In Florida a few weeks after the Maclay final (where Chris and Sam were called back on the flat after the very challenging first-round course but did not make the cut for the final phase), Geoff was still being pleasantly surprised by Chris’s desire to learn and grow. “I’ve had him on some young hunters, and although he’s never really been in the hunter arena, he’s transitioned really well to the softer, more ?feel’-based hunter ride. I can say, ?We’re going to do this today,’ and boom! He can do it. He’ll watch me ride one and he can ride it the next day.

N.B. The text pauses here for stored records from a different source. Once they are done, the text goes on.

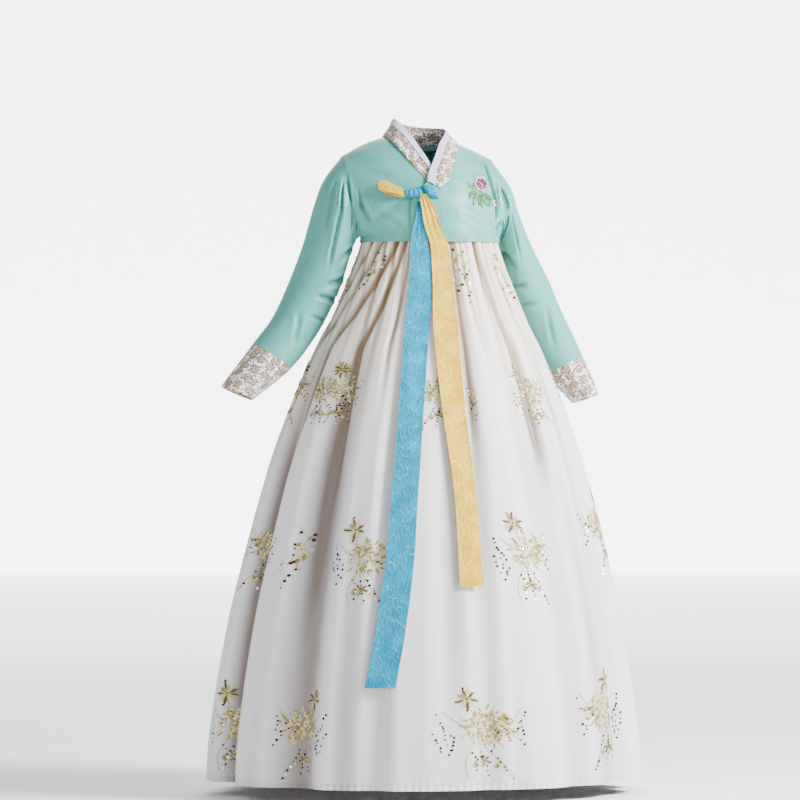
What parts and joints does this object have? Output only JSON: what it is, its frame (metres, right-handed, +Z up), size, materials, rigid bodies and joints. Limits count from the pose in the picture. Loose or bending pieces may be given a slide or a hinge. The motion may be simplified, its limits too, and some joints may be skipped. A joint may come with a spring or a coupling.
{
  "type": "korean hanbok",
  "caption": "Worn hanbok: short mint jacket with crossed brocade collar, cuffs and ribbon bow over a full, pleated, embroidered ivory wrap skirt, empty inside.",
  "frame": {"origin": "on the wearer's shoulders, under the middle of the jacket's shoulder line, where the jacket rests", "axes": "+Z up, the garment's front faces -Y, the wearer's left is at +X"},
  "size_m": [0.9558, 0.786, 1.4389],
  "materials": {
    "jacket_satin": "soft mint satin",
    "brocade": "white brocade with gold-brown blossoms",
    "white_cotton": "stiff plain white strip",
    "blue_ribbon": "sky blue satin ribbon with a crackled relief",
    "yellow_ribbon": "yellow satin ribbon with a crackled relief",
    "skirt_cloth": "ivory organza over satin",
    "gold_thread": "pale gold sewing and embroidery thread",
    "flower_thread": "magenta and green embroidery thread",
    "sequin": "small dark, gold and silver sequins"
  },
  "bodies": {
    "root": {"chima_waistband": "skirt_cloth", "chima_width_1": "skirt_cloth", "chima_width_2": "skirt_cloth", "chima_width_3": "skirt_cloth", "chima_width_4": "skirt_cloth", "chima_width_5": "skirt_cloth", "jeogori_right": "jacket_satin", "jeogori_left": "jacket_satin", "jeogori_gore_left": "jacket_satin", "sleeve_right": "jacket_satin", "sleeve_left": "jacket_satin", "cuff_right": "brocade", "cuff_left": "brocade", "collar": "brocade", "dongjeong": "white_cotton", "goreum_knot": "blue_ribbon", "goreum_wrap": "blue_ribbon", "goreum_blue_tail": "blue_ribbon", "goreum_loop": "yellow_ribbon", "goreum_yellow_tail": "yellow_ribbon"}
  },
  "joints": []
}
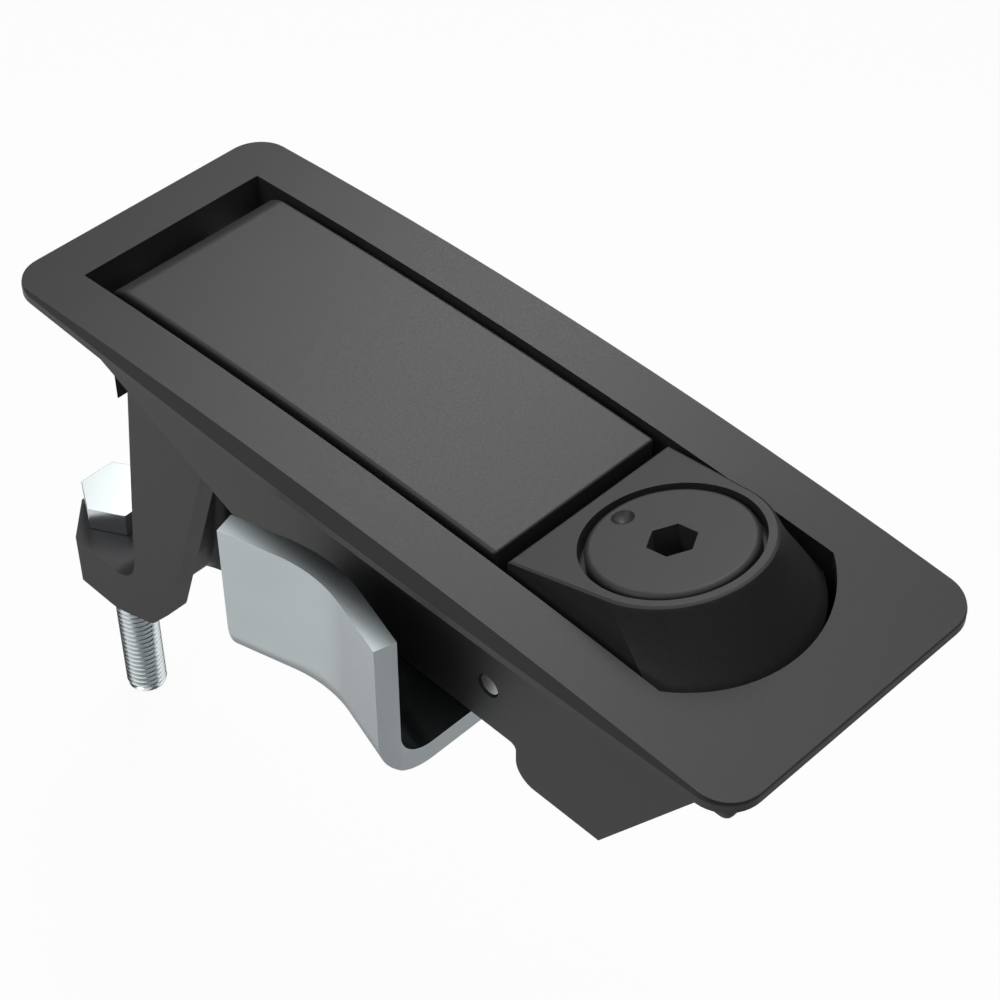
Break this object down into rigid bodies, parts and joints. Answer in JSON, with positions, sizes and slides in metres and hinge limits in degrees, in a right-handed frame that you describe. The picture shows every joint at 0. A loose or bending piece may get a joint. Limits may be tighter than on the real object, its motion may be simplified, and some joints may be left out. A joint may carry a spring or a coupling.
{
  "type": "lever compression latch",
  "caption": "Flush lever latch with a push-button lock, a hooked pawl with an adjusting bolt, and a clamping bracket for a panel cut-out.",
  "frame": {"origin": "middle of the panel cut-out, in the plane of the panel's face under the flange", "axes": "+X along the lever from the pawl to the push button, +Z out of the panel's face, +Y across the latch"},
  "size_m": [0.1755, 0.0676, 0.1412],
  "materials": {
    "powder_coat": "fine matt powder coat, near black",
    "black_casting": "satin black coated casting",
    "zinc_plate": "bright zinc plate, slightly blue",
    "steel": "bare bright steel",
    "seal_rubber": "matt black"
  },
  "bodies": {
    "housing": {"pan": "powder_coat", "handle_pin": "steel", "button_pin": "steel", "popup_spring": "steel", "button_spring": "steel", "mounting_bracket": "zinc_plate", "bracket_washer": "zinc_plate", "bracket_screw": "zinc_plate"},
    "lever": {"handle": "powder_coat", "pawl": "black_casting", "pawl_pin": "steel", "pawl_pin_clips": "steel"},
    "adjuster": {"adjusting_bolt": "zinc_plate"},
    "button": {"lock_button": "powder_coat"},
    "plug": {"lock_plug": "powder_coat", "plug_seal": "seal_rubber", "plug_circlip": "steel", "lock_cam": "steel", "cam_washer": "steel", "cam_screw": "steel"}
  },
  "joints": [
    {"name": "lever_lift", "type": "hinge", "parent": "housing", "child": "lever", "pos_m": [-0.054, 0, -0.006], "axis": [0, -1, 0], "range_deg": [0, 50]},
    {"name": "bolt_adjust", "type": "slide", "parent": "lever", "child": "adjuster", "axis": [0, 0, 1], "range_m": [0, 0.02]},
    {"name": "button_press", "type": "hinge", "parent": "housing", "child": "button", "pos_m": [0.0252, 0, -0.0185], "axis": [0, 1, 0], "range_deg": [0, 8], "stiffness_Nm_per_rad": 0.6, "springref_deg": -5.73, "deforming": ["button_spring"]},
    {"name": "plug_turn", "type": "hinge", "parent": "button", "child": "plug", "pos_m": [0.0408, 0, 0.0083], "axis": [-0.2284, 0, 0.9736], "range_deg": [-90, 0]}
  ]
}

He watches and he pays attention.”
Interviewed most recently in late 2005, Chris said the first weeks in Florida–as a working student for Candice, and also doing some riding for Geoff–had meant “getting instruction from a completely different end of the spectrum.” Days that started around 7 a.m. and ended well after 5 p.m. included not only conditioning rides on Candice’s horses through the trails of Wellington’s Grand Prix Village, but some jumper lessons with trainer Jimmy Doyle, whose students include Candice and coming young grand prix contender Georgina Bloomberg.
“I don’t consider myself a professional yet,” Chris said. “I’ll be getting there, hopefully, at some point.”
Geoff tries to define how some of the many hopefuls who knock on the horse industry’s door after a Junior career help to create opportunities for themselves. If you’re a top professional, he says, “a lot of people want your help. You get lots of phone calls and e-mails, and you get used to saying ‘No, no, no, no, no.’ But every once in a while, you get to say yes. With Chris, it’s because he makes it easy.” An example: “He’s eager. He wants to learn it. There’s no need to ask him to do things. After my barn help leaves at 3 p.m., whatever isn’t done, he just does it on his own.”
For Chris, the coming months are a balancing act between a commitment to his parents–“I’ve made a deal that, no matter what happens, I will get a college degree somehow; they’ve done so much for me that I have to stay true to that”–and his passion for the sport. “Getting to ride a little more is just making me want that much more. There’s never enough barn time or horses. I just can’t get enough of it.”